I am not the problem

Last week on the ABC panel program Q & A, Arrernte elder Rosalie Kunoth-Monks responded in the most eloquent and dignified way when another panelist touted assimilation as a solution to ‘the Aboriginal problem’.  Actions in the name of assimilation have inflicted much pain and anguish on the first persons of Australia, none the least of which were those of the Stolen Generation.

You know, I have a culture. I am a cultured person. I am not something that fell out of the sky for the pleasure of somebody putting another culture into this cultured being. John shows what is an ongoing denial of me. I am not an Aboriginal or indeed, indigenous. I am Arrernte, Alyawarre, First Nations person, a sovereign person from this country.

I didn’t come from overseas. I came from here. My language, in spite of whiteness trying to penetrate into my brain by assimilationists. i am alive, I am here and now, and I speak my language. I practise my cultural essence of me. Don’t try and suppress me and don’t call me a problem. I am not the problem.

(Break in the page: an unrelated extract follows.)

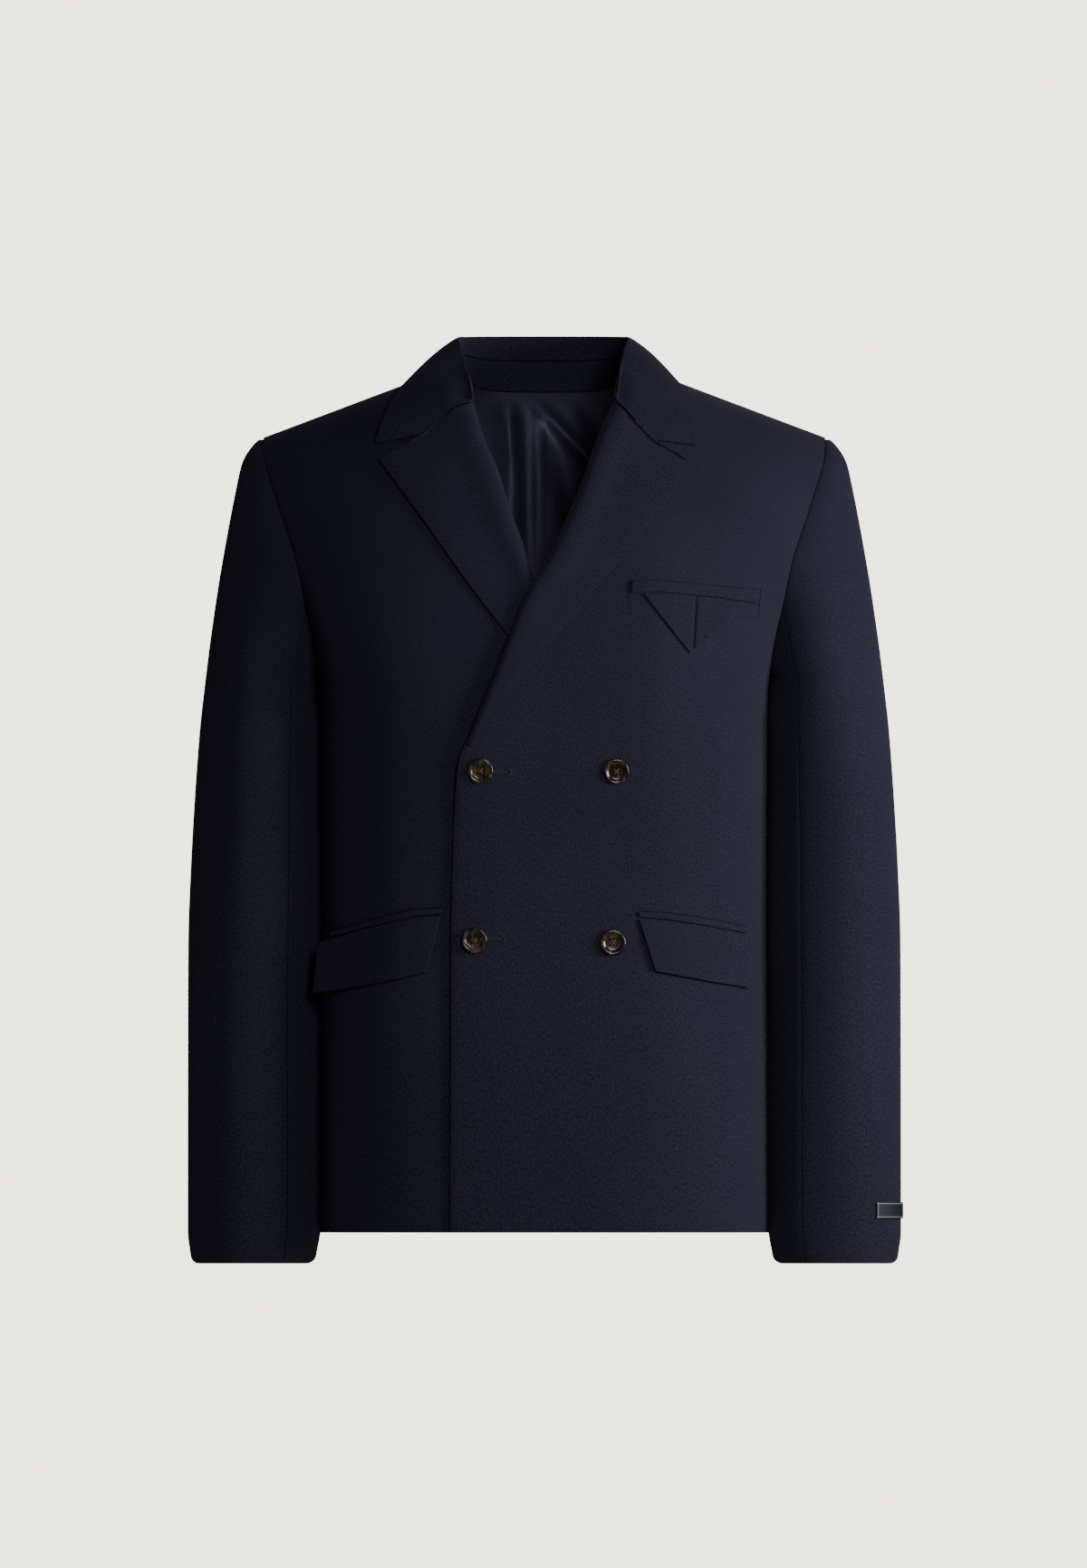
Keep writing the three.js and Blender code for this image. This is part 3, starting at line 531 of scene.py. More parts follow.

I have never left my country nor have I ceded any part of it. Nobody has entered into a treaty or talked to me about who I am.

I am Arrernte, Alyawarre, female elder from this country. Please remember that.

I am not the problem.

Rosalie Kunoth-Monks


  1. Audrey Ann Hill (Kanatonhyohs) said:

    Niawenkowa from Kanatonhyohs of the (Mohawk Nation of the Grand River, Great Lakes Region, Ontario, Canada). My mother was strong in our teachings, traditions and language. Your words, remind me of my mother and inspire me to continue to live with pride and unshaken dignity. We are the League of Five Nations and continue to seek unity, peace and alliance. Our Two Row Wampum directs us to live parallel to the Other, but never relinquish our history, identity or Great Law. Your words are powerful and will be shared. Onen.

    Thanks Audrey. Words that aren’t mine, but was very happy to share. Rosalie Kunoth-Monks is a very wise woman.

  2. VioletLeihulu Mamac said:

    I too am a cultural person of Hawaiian ancestry and feel that outsiders came here and are forcing myself and others of Hawaiian ancestry to prove who we are! We have never left our home!
    What’s wrong with this picture?
    Who are you?

  3. Irene said:

    Great response. Thank you for sharing this.